Dem haben die Südtiroler Malerin Brigitte Mahlknecht und der amerikanische Dichter Robert Kelly Rechnung getragen, als sie sich im Sommer 1998 vornahmen, den „Prozess des Bild- und Textmachens“ kurzzuschliessen und aus diesem intermedialem Kurzschluss ein gemeinsames Buchwerk entstehen zu lassen. Das Projekt bestand darin, auf dem Korrespondenzweg einen dialogischen Bild-Text zu entwickeln, bei dem im Unterschied zum traditionellen Bildgedicht, Text und Bild ständig in Evidenz gehalten, in immer wieder neuen Konstellationen gebracht werden sollten. Auch hier gab freilich eine Bildvorlage den Erstimpuls zur Textentstehung, in der Folge wurde dann aber „Antwort auf Antwort getürmt“, das heisst – der Dichter reagierte auf die jeweilige Vorlage der Künstlerin, diese wiederum reagierte auf die verbale Reaktion des Dichters, der seinerseits auf die nachfolgende bildnerische Reaktion reagierte; und so fort.

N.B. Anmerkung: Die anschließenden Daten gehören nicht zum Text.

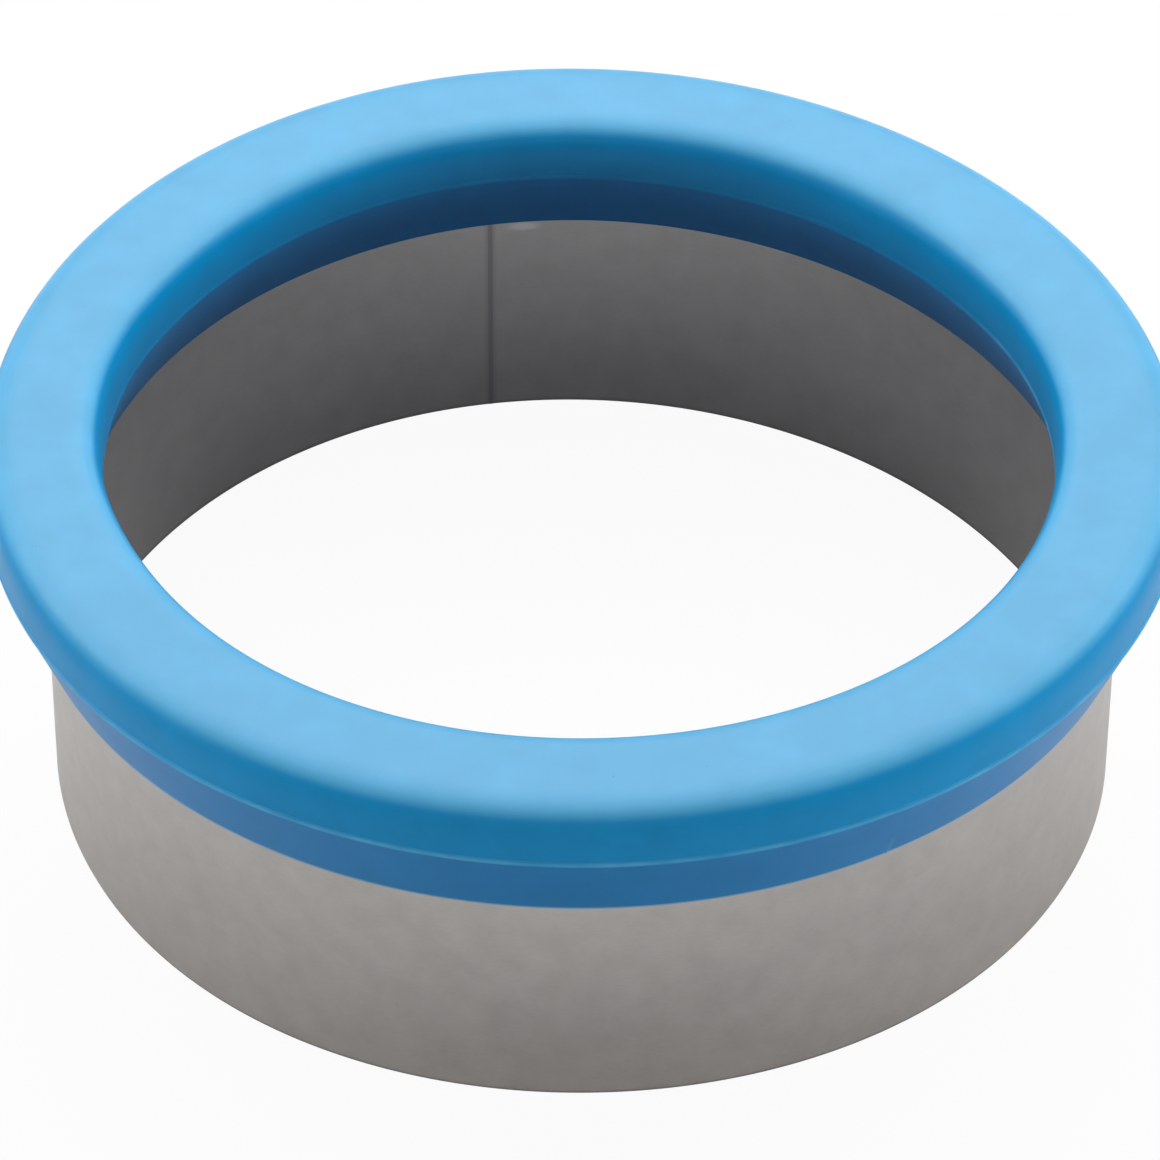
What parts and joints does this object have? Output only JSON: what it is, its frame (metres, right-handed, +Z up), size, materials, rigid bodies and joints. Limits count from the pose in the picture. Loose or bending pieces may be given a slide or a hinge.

Innert weniger Monate konkretisierte sich das Projekt per Fax zwischen New York, Annandale on Hudson und Bozen. Rasch, zwanglos, wechselseitig sich durchdringend wucherten Brigitte Mahlknechts zeichnerische Botschaften und Kellys dichterische Rückmeldungen zu einem weitläufigen Gewebe aus, dessen variable fluktuierende Struktur im Korrespondenzverlauf mehr und mehr verfeinert, hin und wieder aufgerissen, neu perspektiviert, thematisch erweitert wurde. Die formale und motivische Vielfalt des bereits im Herbst 1998 in Wien fertiggestellten Bildtextes ist das Ergebnis einer produktiven Vorentscheidung der beiden beteiligten Korrespondenten: Statt auf die übermittelten Vorlagen – ob Text oder Bild – kommentierend einzugehen, gehen sie imaginierend davon aus, nutzen sie als Plattform, um assoziativ immer wieder andere Einzugsgebiete zu erschliessen.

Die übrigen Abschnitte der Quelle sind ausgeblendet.